The Company shall meet the requirements related to the disclosure of information provided for by the Brazilian Corporation Law and the normative acts issued by the CVM

In view of our listing in the Novo Mercado, the Company shall also meet the requirements related to the disclosure of information included in the Novo Mercado Listing Regulation.

Disclosure of Occasional and Periodic Information

The Brazilian Corporation Law and the regulation issued by the CVM set forth that a publicly-held company shall provide the CVM and BOVESPA with certain periodic information, including annual information, quarterly information and management and independent auditors’ quarterly reports. These rules also set forth the obligation to issue the call notices and minutes of General Meetings.

In addition to the disclosure requirements of the corporation law and the CVM, we shall also meet the information disclosure requirements established by the Novo Mercado Regulation. See "Special Corporate Governance Practices - Periodic Information".

Trading Disclosure of the Controlling Shareholder, Board member, Officer or member of the Fiscal Council

Pursuant to CVM rules and the Novo Mercado Regulation, Officers, Controlling Shareholders, members of the Board of Directors or the Fiscal Council, when instated, or members of any other body with technical or advisory functions of the Company, created by statutory provisions, are required to notify the Company the ownership and trading carried out with securities issued by the Company, which are directly or indirectly held by them, including their Derivatives, or issued by its publicly-held subsidiaries or holding companies, or to which they are referred to. When referring to individuals, information shall include securities owned by the spouse, partner or dependent included in their income tax return, and subsidiary directly or indirectly controlled by these persons. This notification shall be made right after the acquisition of the Control Power. The notification must have, at least, the following information:

  • name and position of correspondent;
  • number, by type and class in case of shares, and other characteristics in case of other securities, in addition to the identification of the Company and the balance of the position held before and after transaction; and
  • form, price and date of transactions.

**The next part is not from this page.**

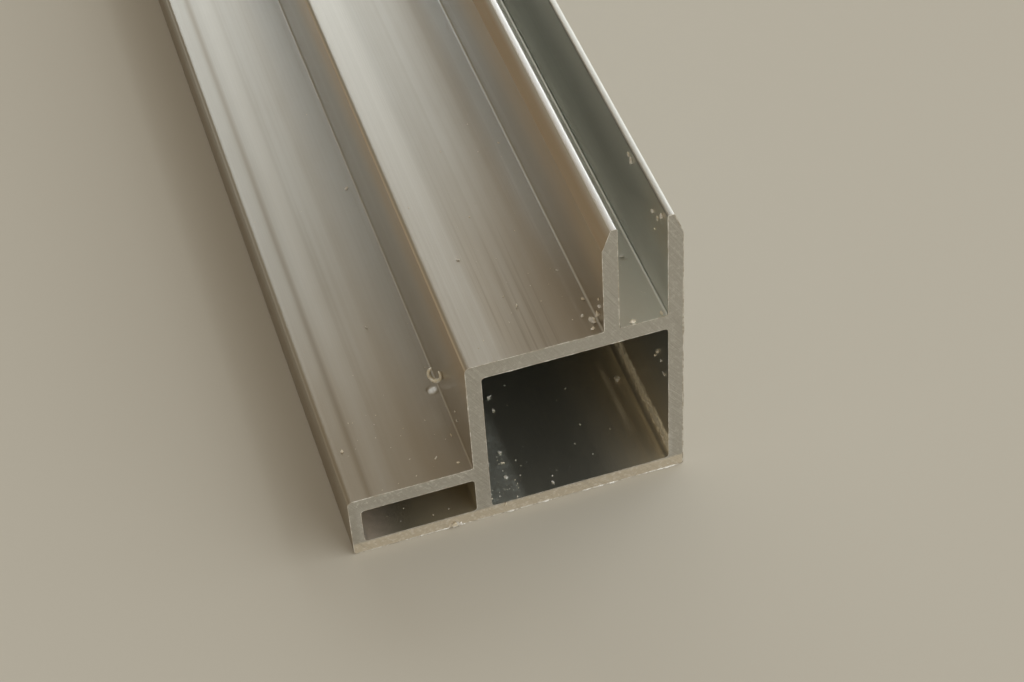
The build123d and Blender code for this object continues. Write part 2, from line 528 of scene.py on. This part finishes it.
# The relief: drawn lines and rounded tips on the sides, tooth marks and pits on the cut. At the root of a
# wall the shading turns up towards the light, as the small round there does.
crown = ((x - INNER_TIP) ** 2.0).least((x - OUTER_TIP) ** 2.0) * tip * TIP_CROWN
dent = whitish_patch * (PATCH_SLOPE_ACROSS * (x - PATCH_ACROSS) - PATCH_SLOPE_ALONG * (from_end - PATCH_FROM_END))
drawn = (hairline - 0.5) * HAIRLINE_HEIGHT + (line - 0.5) * LINE_HEIGHT + (grain - 0.5) * GRAIN_HEIGHT
scored = (tooth_line - 0.5) * TOOTH_HEIGHT + (grain - 0.5) * PIT_HEIGHT
relief = (drawn + crown + dent) * side + scored * cut
facing = Socket.add(tree, "ShaderNodeBump", {}, {"Height": relief, "Distance": 1.0})
facing = ((0.33 * flange_root + 0.42 * fin_root + 0.45 * slot_root) * side).turned(facing, UP)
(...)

This information shall be sent (i) in the first business day after the investiture in the position; (ii) when the request for the Company’s registration as publicly-held company is presented; and (iii) five days after each transaction is carried out.

The Company shall send the information mentioned above to the CVM and, if the case may be, to the stock exchanges or organized over-the-counter market entities in which the Company’s shares are admitted for trading, within ten days after the end of the month in which changes in the positions held are verified, or the month in which the investiture in the position of the persons mentioned above occurs.

The information mentioned above shall be individually delivered and consolidated by the body indicated, and the consolidated positions will be available in the electronic system of Occasional and Periodic Information (IPE).

The Investor Relations Officer is responsible for sending the information received by the Company to the CVM and, if the case may be, to the stock exchanges or organized over-the-counter market entities in which the Company’s shares are admitted for trading, in conformity with the provisions herein.

Whenever controlling direct or indirect shareholders and the shareholders that elect the members of the Board of Directors or the Fiscal Council, as well as any individual or corporation, or group of persons acting together, or representing the same interest, reach a direct or indirect interest of 5% or more of the Company’s shares, these shareholders or group of shareholders shall notify BOVESPA and the CVM the following:

  • name and position of the purchaser of shares, with the Corporate Taxpayer’s ID (CNPJ) or the Individual Taxpayer’s Register (CPF);
  • purpose of interest and number aimed, including, if the case may be, a declaration of the purchaser that his/her purchases have not as purpose to change the composition of the control or the administrative structure of the company;
  • number of shares, subscription bonus and share subscription and purchase option rights, by type and class, debentures convertible into shares already held, directly or indirectly, by the purchaser or a person related to him; and
  • indication of any agreement or contract regulating the exercise of the voting right or the purchase or sale of securities issued by the Company.

This notification is also mandatory for a person or group of persons representing the same interest, holding 5% of the shares or more, whenever this interest reaches 5%.